The program serves high school students at risk of dropping out who 16 or 17 and two or more years off-track for graduation, students 18 or older who are two or more years from graduation, students 18 or older who can graduate within one year and older immigrant students with limited past schooling experience.
Much of the learning at DPLC takes place online at computer stations and students are allowed to work at their own pace toward graduation. The school is popular among teen mothers and students who must work and also attend school.
“I still have yet to receive any resolution from either complaint that I have filed down here in (the DPS) Central Office, and it’s just sad because I see my [child] losing because she’s receiving a conflicting message,” Chandler told the school board. “It starts at home, I recognize that, but it also takes a village to raise these children and to shape these minds.”
He said he and the child’s mother allowed the child to remain at DPLC after being assured by Futrell that the program is a good one.
“She sold us on the program, said it was a wonderful program and talked about the strides that have been made over there,” Chandler said. “I can say, they were all lies.”
In response to a question about whether a student younger than age 18 could enroll at DPLC without parental consent, DPS officials said it is not possible.

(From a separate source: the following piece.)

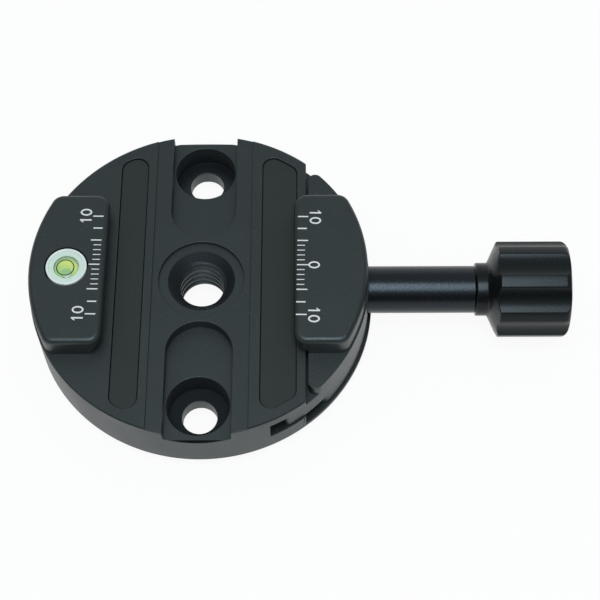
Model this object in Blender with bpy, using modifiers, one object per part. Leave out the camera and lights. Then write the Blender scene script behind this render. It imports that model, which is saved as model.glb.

“Our investigation indicated that all registration procedures were properly followed by the school and the school made multiple attempts to contact the child’s family in accordance with attendance policy and procedure,” said DPS spokesman Chip Sudderth.
Chandler said he gave his permission for his child to attend DPLC only after his child — who was already enrolled at the school — threatened to drop out of school entirely if she was forced to attend a traditional high school.
In North Carolina, students can drop out of school at age 16. Also, children must be at least 16 to seek a court ordered emancipation, meaning the child is no longer the responsibility of his/her parents and is responsible for his/her own actions.
Chandler said his child has not been emancipated.